Dome Bar & Cinema: Cocktails, Pizza & More
- May 23
- 3 min read
Updated: Jun 7

Some ideas sound questionable on paper.
A boutique cinema combined with a stylish cocktail bar, restaurant and live entertainment venue?
In theory, it could have become deeply pretentious very quickly.
Instead, Dome Bar & Cinema became one of Gisborne’s most loved social spaces.
Which says a lot about both the venue and the city itself.
Because Dome understands something important:
people don’t really want entertainment separated into neat categories anymore.
They want atmosphere. Food. Conversation. Wine. Comfort. Maybe a film. Maybe a live band. Maybe another drink afterwards. Maybe pizza halfway through.
Ideally all in the same building.
A Cinema That Feels Nothing Like a Multiplex
The first thing visitors notice is that Dome does not behave like a normal cinema.
There are no endless fluorescent hallways. No industrial popcorn factory energy. No feeling that you’re being processed through an entertainment logistics system designed by airport planners.
Instead, Dome feels personal.
The boutique screening rooms have beanbags and small tables, creating the sort of relaxed atmosphere where watching a film actually feels enjoyable again rather than mildly transactional.
And because this is Gisborne, people often treat the entire evening socially rather than simply arriving exactly seven minutes before the trailers begin like highly stressed city commuters.
More Than Just Movies
While the cinema remains at the heart of Dome, it has evolved into something much broader.
Over the years, the venue has become one of Gisborne’s most popular places for live music, intimate performances, comedy, special events and touring acts.
The setting suits live entertainment perfectly.
The courtyard, bar and restaurant create an atmosphere where people naturally linger before and after a show, turning an event into an entire evening out rather than a quick ticket purchase and exit.
Many visitors discover Dome through a film.
Others discover it through a concert, comedy night or live performance.
Most end up returning for both.
The Bar and Restaurant Are Legitimately Good
Now here’s the important part:
Dome would not survive on novelty alone.
The food and drinks are genuinely very good.
The venue has built a strong reputation for pizzas, platters, cocktails, wine and relaxed dining that works perfectly whether you’re seeing a film, attending a live show or simply catching up with friends. In fact, many locals come purely for the hospitality side without stepping into the cinema at all.
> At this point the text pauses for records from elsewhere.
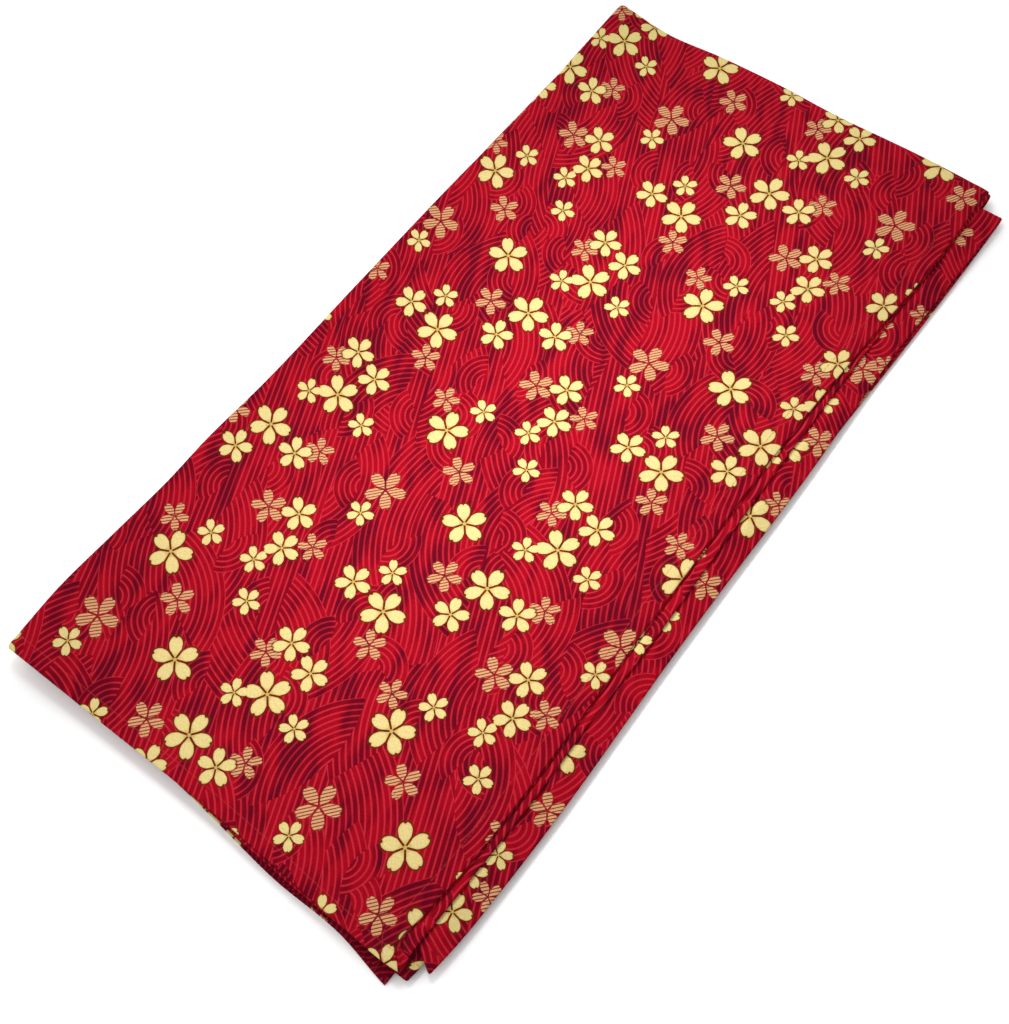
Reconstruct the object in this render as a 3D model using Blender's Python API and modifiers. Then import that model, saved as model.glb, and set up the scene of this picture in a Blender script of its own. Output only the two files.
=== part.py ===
"""Folded furoshiki: one square wrapping cloth, folded three times into eight layers.

The cloth is about one metre square, with a narrow machine hem on all four edges. It lies flat
with its long side along Y and its short side along X:

  first, the cloth is folded across its width into four layers, with two folds at the left side
  and one at the right, which shows beside the hems as a narrow strip;
  then all four layers are folded in half at the far short side, so the near short side shows
  every hem.

The cloth is one solid: a flat grid of points is carried to its folded place, and Solidify gives
it its thickness. Metres, +Z up, the underside on Z = 0, the middle of the box over the origin.
"""

import bpy
import bmesh
import numpy as np

# Thickness of the cloth, and the step from one layer's middle to the next one's
SHEET = 0.00105
PITCH = 0.00150
LAYERS_IN_HALF = 4

# Width of the folded panel, from the left line to the strip's fold
PANEL_WIDTH = 0.250

# Height of the plane round which the four layers are folded in half: the lowest layer's middle
# is then half a sheet above the surface
MIDDLE_HEIGHT = (LAYERS_IN_HALF - 0.5) * PITCH + SHEET / 2

# Stations of the grid: along each flat stretch of the width and of the length, as shares of it,
# and how many cells go round each side fold and round the far fold
FLAT_STATIONS = (0.0, 0.11, 0.26, 0.42, 0.58, 0.74, 0.88, 0.945, 0.96, 0.975, 0.988, 1.0)
SIDE_FOLD_CELLS = 5
LENGTH_STATIONS = (0.0, 0.015, 0.03, 0.06, 0.09, 0.14, 0.20, 0.28, 0.35, 0.45, 0.52, 0.60, 0.69, 0.78,
                   0.89, 1.0)
FAR_FOLD_CELLS = 8

# The four layers in the order in which the cloth runs across its width. The height counts
# pitches up from the middle plane, and the inset moves the inner left fold in from the left line.
LAYER_ORDER = ("top", "strip_back", "strip", "second")
LAYER_HEIGHT = {"top": 3.5, "strip_back": 0.5, "strip": 1.5, "second": 2.5}
LEFT_INSET = {"top": 0.0, "strip_back": 0.0, "strip": 0.0020, "second": 0.0020}

# Where each layer ends at the right: the hems of the top and second layers, and the fold between
# the two layers of the strip. The places run from 0 at the near edge on top, over the far fold
# at 1, to 2 at the near edge underneath.
RIGHT_PLACES = (0.0, 0.017, 0.05, 0.09, 0.20, 0.28, 0.35, 0.45, 0.60, 0.78, 0.87, 1.0, 1.5, 1.96, 2.0)
STRIP_FOLD = (0.2486, 0.2497, 0.2510, 0.2516, 0.2520, 0.2511, 0.2501, 0.2495, 0.2493, 0.2472,
              0.2480, 0.2494, 0.2465, 0.2448, 0.2424)
RIGHT_LINE = {
    "top": (0.2388, 0.2320, 0.2328, 0.2346, 0.2354, 0.2348, 0.2337, 0.2327, 0.2315, 0.2340,
            0.2364, 0.2363, 0.2350, 0.2374, 0.2362),
    "strip_back": STRIP_FOLD,
    "strip": STRIP_FOLD,
    "second": (0.2392, 0.2386, 0.2389, 0.2394, 0.2402, 0.2392, 0.2398, 0.2388, 0.2368, 0.2364,
               0.2370, 0.2382, 0.2360, 0.2368, 0.2362),
}

# The line of the left folds, slightly wavy, along the same way round
LEFT_PLACES = (0.0, 0.03, 0.07, 0.15, 0.22, 0.28, 0.36, 0.52, 0.68, 0.84, 0.93, 1.0, 2.0)
LEFT_LINE = (0.0030, 0.0016, -0.0001, 0.0004, 0.0017, 0.0012, 0.0027, 0.0023, 0.0023, 0.0034,
             0.0022, 0.0012, 0.0034)

# How far the near hem of each layer lies from the near line, on top and underneath, at these
# shares of the width
ACROSS = (0.0, 0.25, 0.50, 0.67, 0.83, 0.945, 1.0)
NEAR_HEM_ABOVE = {
    "top": (-0.0022, -0.0029, -0.0040, -0.0062, -0.0088, -0.0096, -0.0074),
    "strip_back": (0.0015, 0.0008, -0.0010, -0.0005, 0.0025, 0.0062, -0.0012),
    "strip": (0.0010, 0.0002, -0.0015, -0.0010, 0.0020, 0.0056, -0.0020),
    "second": (-0.0005, -0.0010, -0.0044, -0.0076, -0.0088, -0.0080, -0.0065),
}
NEAR_HEM_BELOW = {
    "top": (0.0035, 0.0015, -0.0042, -0.0092, -0.0106, -0.0160, -0.0175),
    "strip_back": (0.0020, 0.0010, -0.0022, -0.0048, -0.0074, -0.0090, -0.0088),
    "strip": (0.0022, 0.0012, -0.0024, -0.0052, -0.0078, -0.0094, -0.0092),
    "second": (0.0030, 0.0015, -0.0034, -0.0080, -0.0098, -0.0135, -0.0150),
}

# How far the far fold of the outer and of the inner layers lies from the near line
FAR_ACROSS = (0.0, 0.14, 0.26, 0.42, 0.57, 0.75, 0.94, 1.0)
FAR_FOLD_OUTER = (0.4978, 0.4948, 0.4983, 0.5009, 0.5012, 0.5041, 0.5058, 0.5062)
FAR_FOLD_INNER = (0.4970, 0.4938, 0.4950, 0.4955, 0.4957, 0.4960, 0.4965, 0.4998)

# Soft relief: the stack is a little fuller and flatter in turn, opens at the near hems, thins
# towards the right and lifts at the near left corner. The strip sinks at the right, where fewer
# layers carry it.
SWELL = 0.035
SWELL_LENGTH = 0.31
SWELL_WIDTH = 0.36
NEAR_OPENING = 0.06
NEAR_OPENING_REACH = 0.030
RIGHT_THINNING = 0.03
RIGHT_THINNING_FROM = 0.200
CORNER_LIFT = 0.0040
CORNER_REACH = 0.045
STRIP_DROP = 0.0018
STRIP_DROP_FROM = 0.2392
STRIP_DROP_TO = 0.2505

CLOTH_RED = (0.42, 0.012, 0.025, 1.0)
CLOTH_ROUGHNESS = 0.85


def through(place, knots, values):
    """A smooth line through a short table: cubic pieces whose slope at each entry is the slope
    between its two neighbours."""
    knots = np.asarray(knots, float)
    values = np.asarray(values, float)
    slopes = np.gradient(values, knots)
    place = np.clip(place, knots[0], knots[-1])
    k = np.clip(np.searchsorted(knots, place, side="right") - 1, 0, len(knots) - 2)
    width = knots[k + 1] - knots[k]
    u = (place - knots[k]) / width
    rise = values[k + 1] - values[k]
    ease = u * u * (3 - 2 * u)
    start = u * (1 - u) ** 2 * width * slopes[k]
    end = u * u * (1 - u) * width * slopes[k + 1]
    return values[k] + rise * ease + start - end


def ease_between(value, low, high):
    """0 below low, 1 above high, and a soft S between."""
    u = np.clip((value - low) / (high - low), 0, 1)
    return u * u * (3 - 2 * u)


def blend_rows(run, table, line):
    """The value of a table that has a row for each layer. run is 0 on the first layer, 1 on the
    second and so on, and lies between two layers on the fold that joins them."""
    rows = np.stack([line(table[name]) for name in LAYER_ORDER])
    k = np.clip(np.floor(run).astype(int), 0, len(LAYER_ORDER) - 2)
    part = run - k
    low = np.take_along_axis(rows, k[None], axis=0)[0]
    high = np.take_along_axis(rows, k[None] + 1, axis=0)[0]
    return low + (high - low) * part


def width_stations():
    """The cloth's way across the panel. Returns, for each station: which layer it is on, how far
    it is from the left line (0) to the right line (1), how far a fold bulges past that line, and
    its height above the middle plane. A fold is a half circle between two layers' heights."""
    run, reach, bulge, height = [], [], [], []
    flat = np.array(FLAT_STATIONS)
    turn = np.pi * np.arange(1, SIDE_FOLD_CELLS) / SIDE_FOLD_CELLS
    for k, name in enumerate(LAYER_ORDER):
        goes_left = k % 2 == 0
        run.append(np.full(len(flat), float(k)))
        reach.append(flat[::-1] if goes_left else flat)
        bulge.append(np.zeros(len(flat)))
        height.append(np.full(len(flat), LAYER_HEIGHT[name] * PITCH))
        if k + 1 < len(LAYER_ORDER):
            here = LAYER_HEIGHT[name] * PITCH
            there = LAYER_HEIGHT[LAYER_ORDER[k + 1]] * PITCH
            radius = abs(here - there) / 2
            side = -1.0 if goes_left else 1.0
            run.append(k + turn / np.pi)
            reach.append(np.full(len(turn), 0.0 if goes_left else 1.0))
            bulge.append(side * radius * np.sin(turn))
            height.append((here + there) / 2 + (here - there) / 2 * np.cos(turn))
    return tuple(np.concatenate(part) for part in (run, reach, bulge, height))


def length_stations():
    """The cloth's way along the panel. Returns, for each station: its place, which is 0 at the
    near edge on top, 1 at the far fold and 2 at the near edge underneath, and its turn round the
    far fold, from 0 on top to pi underneath."""
    flat = np.array(LENGTH_STATIONS)
    turn = np.pi * np.arange(1, FAR_FOLD_CELLS) / FAR_FOLD_CELLS
    place = np.concatenate([flat, np.ones(len(turn)), 2 - flat[::-1]])
    angle = np.concatenate([np.zeros(len(flat)), turn, np.full(len(flat), np.pi)])
    return place, angle


def settle(x, y, z):
    """The stack's soft relief. Heights are counted from the lowest layer's middle, so the layer on
    the surface stays flat. They are multiplied, or raised the more the higher they are, so every
    layer keeps its order. The strip's drop starts past the hems of the lowest layers."""
    full = 2 * MIDDLE_HEIGHT - SHEET
    above = z - SHEET / 2
    swell = np.sin(2 * np.pi * y / SWELL_LENGTH + 0.6) * np.cos(2 * np.pi * x / SWELL_WIDTH - 0.9)
    opening = np.exp(-np.maximum(y, 0) / NEAR_OPENING_REACH)
    thinning = ease_between(x, RIGHT_THINNING_FROM, PANEL_WIDTH)
    fullness = 1 + SWELL * swell + NEAR_OPENING * opening - RIGHT_THINNING * thinning
    corner = np.exp(-(np.maximum(x, 0) ** 2 + np.maximum(y, 0) ** 2) / CORNER_REACH ** 2)
    drop = STRIP_DROP * ease_between(x, STRIP_DROP_FROM, STRIP_DROP_TO)
    return SHEET / 2 + above * fullness + CORNER_LIFT * corner * (above / full) ** 2 - drop


def folded_points():
    """The middle surface of the folded cloth, on the grid of width by length stations."""
    run, reach, bulge, height = (part[:, None] for part in width_stations())
    place, angle = (part[None, :] for part in length_stations())
    run = run + 0 * place
    wide = np.broadcast_to(place, run.shape)

    left = through(wide, LEFT_PLACES, LEFT_LINE) + blend_rows(run, LEFT_INSET, lambda v: v + 0 * wide)
    right = blend_rows(run, RIGHT_LINE, lambda row: through(wide, RIGHT_PLACES, row))
    x = left + (right - left) * reach + bulge

    across = x / PANEL_WIDTH
    near_above = blend_rows(run, NEAR_HEM_ABOVE, lambda row: through(across, ACROSS, row))
    near_below = blend_rows(run, NEAR_HEM_BELOW, lambda row: through(across, ACROSS, row))
    outer = through(across, FAR_ACROSS, FAR_FOLD_OUTER)
    inner = through(across, FAR_ACROSS, FAR_FOLD_INNER)
    lowest = LAYER_HEIGHT["strip"] * PITCH
    highest = LAYER_HEIGHT["second"] * PITCH
    far = inner + (outer - inner) * ease_between(height, lowest, highest)

    near = np.where(wide <= 1, near_above, near_below)
    along = np.where(wide <= 1, wide, 2 - wide)
    y = near + (far - near) * along + height * np.sin(angle)
    z = MIDDLE_HEIGHT + height * np.cos(angle)
    return np.stack([x, y, settle(x, y, z)], axis=-1)


def centred(points):
    """Moves the points so that the middle of the cloth's box is over the origin. The near end is
    a cut edge, and the far end is a fold, which stands half a sheet further out."""
    low = points.min(axis=(0, 1))
    high = points.max(axis=(0, 1))
    middle = np.array([(low[0] + high[0]) / 2, (low[1] + high[1] + SHEET / 2) / 2, 0])
    return points - middle


def cloth_material():
    material = bpy.data.materials.new("crimson_cotton")
    material.use_nodes = True
    surface = material.node_tree.nodes["Principled BSDF"]
    surface.inputs["Base Color"].default_value = CLOTH_RED
    surface.inputs["Roughness"].default_value = CLOTH_ROUGHNESS
    surface.inputs["Metallic"].default_value = 0.0
    return material


def folded_cloth(collection):
    """The flat cloth as a grid, carried point by point to its folded place."""
    points = centred(folded_points())
    rows, columns = points.shape[:2]
    sheet = bmesh.new()
    bmesh.ops.create_grid(sheet, x_segments=rows - 1, y_segments=columns - 1, size=0.5)
    for corner in sheet.verts:
        i = round((corner.co.x + 0.5) * (rows - 1))
        j = round((corner.co.y + 0.5) * (columns - 1))
        corner.co = points[i, j]
    mesh = bpy.data.meshes.new("furoshiki_cloth")
    sheet.to_mesh(mesh)
    sheet.free()
    cloth = bpy.data.objects.new("furoshiki_cloth", mesh)
    collection.objects.link(cloth)
    cloth.data.materials.append(cloth_material())
    thickness = cloth.modifiers.new("thickness", "SOLIDIFY")
    thickness.thickness = SHEET
    thickness.offset = 0.0
    thickness.use_even_offset = True
    mesh.shade_smooth()
    mesh.set_sharp_from_angle(angle=np.radians(40))
    return cloth


for leftover in list(bpy.data.objects):
    bpy.data.objects.remove(leftover)
parts = bpy.data.collections.new("folded_furoshiki")
bpy.context.scene.collection.children.link(parts)
folded_cloth(parts)
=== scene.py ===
"""Folded furoshiki, dressed: its folds, hems, weave and print, on a pale floor.

Metres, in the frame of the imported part: +X across the panel to the hems, +Y along it to the far
fold, +Z up, the underside on Z = 0.
"""

import bpy
import numpy as np
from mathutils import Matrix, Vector


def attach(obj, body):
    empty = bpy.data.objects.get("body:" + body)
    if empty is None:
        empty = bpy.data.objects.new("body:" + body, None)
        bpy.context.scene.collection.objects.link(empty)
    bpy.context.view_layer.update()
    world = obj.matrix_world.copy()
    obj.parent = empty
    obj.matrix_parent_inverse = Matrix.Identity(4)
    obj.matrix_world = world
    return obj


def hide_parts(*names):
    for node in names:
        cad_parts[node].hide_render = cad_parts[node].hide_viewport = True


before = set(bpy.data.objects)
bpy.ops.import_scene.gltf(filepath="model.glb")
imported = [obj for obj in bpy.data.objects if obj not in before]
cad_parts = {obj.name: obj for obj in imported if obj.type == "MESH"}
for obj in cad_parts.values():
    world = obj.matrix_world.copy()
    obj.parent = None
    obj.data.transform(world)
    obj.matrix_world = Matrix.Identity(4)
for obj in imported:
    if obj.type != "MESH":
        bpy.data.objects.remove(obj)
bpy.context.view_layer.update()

# The folds. The cloth is one square of cotton: four layers across, with two folds at the left and
# one at the right, then folded in half at the far end. It is laid by hand, so no edge is straight.
# Heights and lines are those of the solid; the sheet itself is as thin as the real one.
PITCH = 0.00150
SHEET_OF_SOLID = 0.00105
LAYERS_IN_HALF = 4
PANEL_WIDTH = 0.250
MIDDLE_HEIGHT = (LAYERS_IN_HALF - 0.5) * PITCH + SHEET_OF_SOLID / 2

# The layers of the upper half in the order in which the cloth runs through them, their heights
# above the far fold's middle in pitches, and how far inside the left line each of them turns
LAYER_ORDER = ("top", "strip_back", "strip", "second")
LAYER_HEIGHT = {"top": 3.5, "strip_back": 0.5, "strip": 1.5, "second": 2.5}
LEFT_INSET = {"top": 0.0, "strip_back": 0.0, "strip": 0.0020, "second": 0.0020}

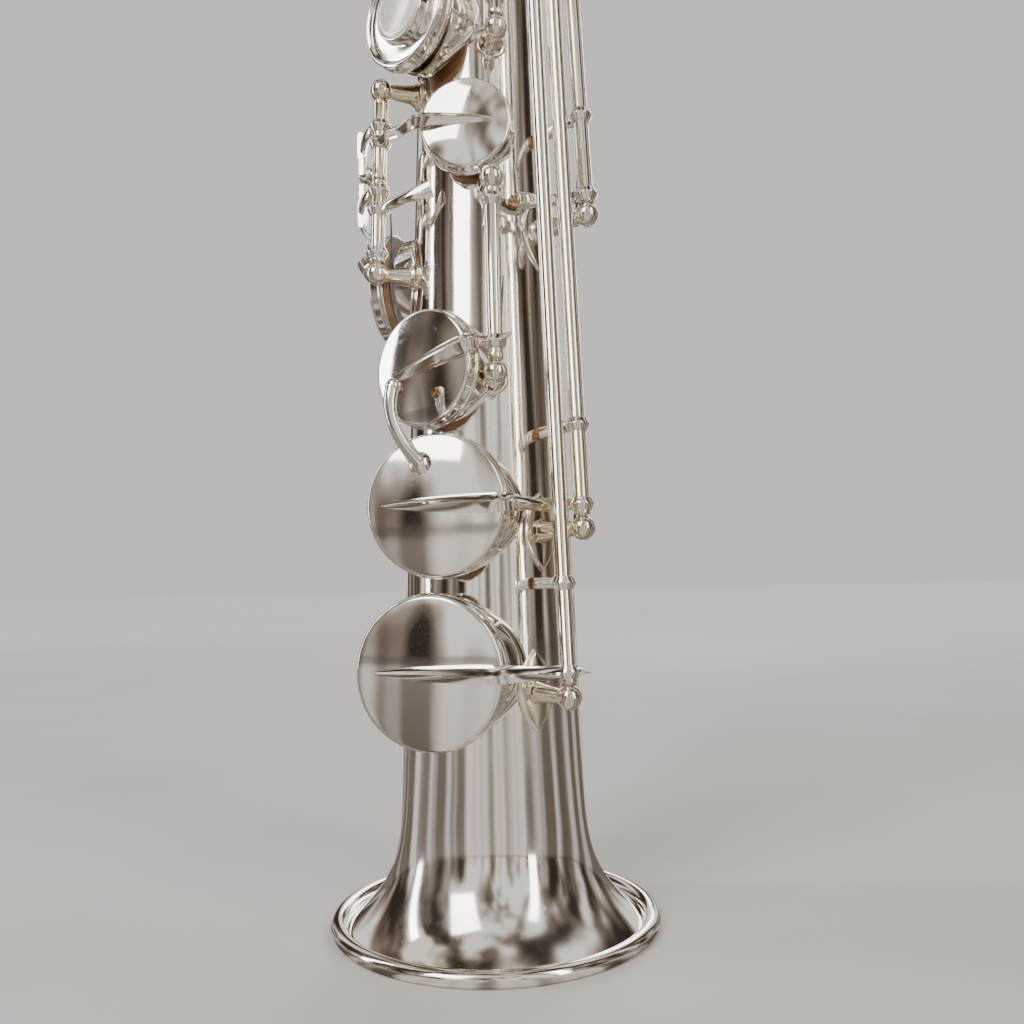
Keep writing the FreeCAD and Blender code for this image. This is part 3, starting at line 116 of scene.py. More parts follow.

Which is usually a strong sign the concept actually works.
The atmosphere leans warm, slightly eclectic and effortlessly social. Candlelight, conversation, shared food, wine glasses appearing faster than intended... it all fits naturally into the Gisborne evening rhythm.
The Gisborne Relationship With Going Out
One thing visitors underestimate about Gisborne is that locals genuinely support hospitality venues with personality.
Cookie-cutter chain experiences don’t really dominate here the way they do elsewhere.
People like places that feel individual.
Dome has personality everywhere:
• the cinema rooms
• the décor
• the live music nights
• the event programme
• the mix of films
• the relaxed social energy
• the fact somebody always seems to run into people they know there
You can arrive for a movie and accidentally spend forty minutes talking in the courtyard afterwards because half of Gisborne appears to be doing exactly the same thing.
This is normal.
Pizza, Cocktails and Questionable Film Choices
There’s also something deeply satisfying about watching films with proper food and drinks nearby.
Particularly after years of multiplexes charging the GDP of a small Pacific nation for popcorn and soft drinks.
At Dome, the experience feels civilised.
You can have dinner, cocktails, dessert and a film all in one place without needing military-level scheduling. Or swap the film for a live band, acoustic performance or comedy show and enjoy exactly the same atmosphere.
Because the venue attracts a broad local crowd, the energy usually feels lively without becoming chaotic.
Although occasionally somebody’s film selection choices do deserve gentle questioning.
Three-hour arthouse cinema on a Tuesday night is a bold emotional commitment.
A Venue That Fits the Gisborne Vibe Perfectly
Dome succeeds because it reflects the kind of hospitality Gisborne values most:
relaxed,
social,
slightly creative,
welcoming and unpretentious.
It feels local rather than manufactured.
There’s no sense the venue was assembled from a corporate blueprint trying to artificially create "urban culture." Dome evolved naturally into what it is now, and that authenticity shows.
Part cinema.
Part restaurant.
Part cocktail bar.
Part live entertainment venue.
Entirely Gisborne.
Which is probably why locals remain fiercely loyal to it.
Final Verdict
Dome Bar & Cinema is one of Gisborne’s genuinely unique hospitality experiences.
Boutique cinema, excellent pizzas, strong cocktails, relaxed dining, regular live entertainment and one of the city’s best social atmospheres all wrapped into one venue.
And somehow it manages to make the idea of staying out for "just one more drink" feel completely reasonable every single time.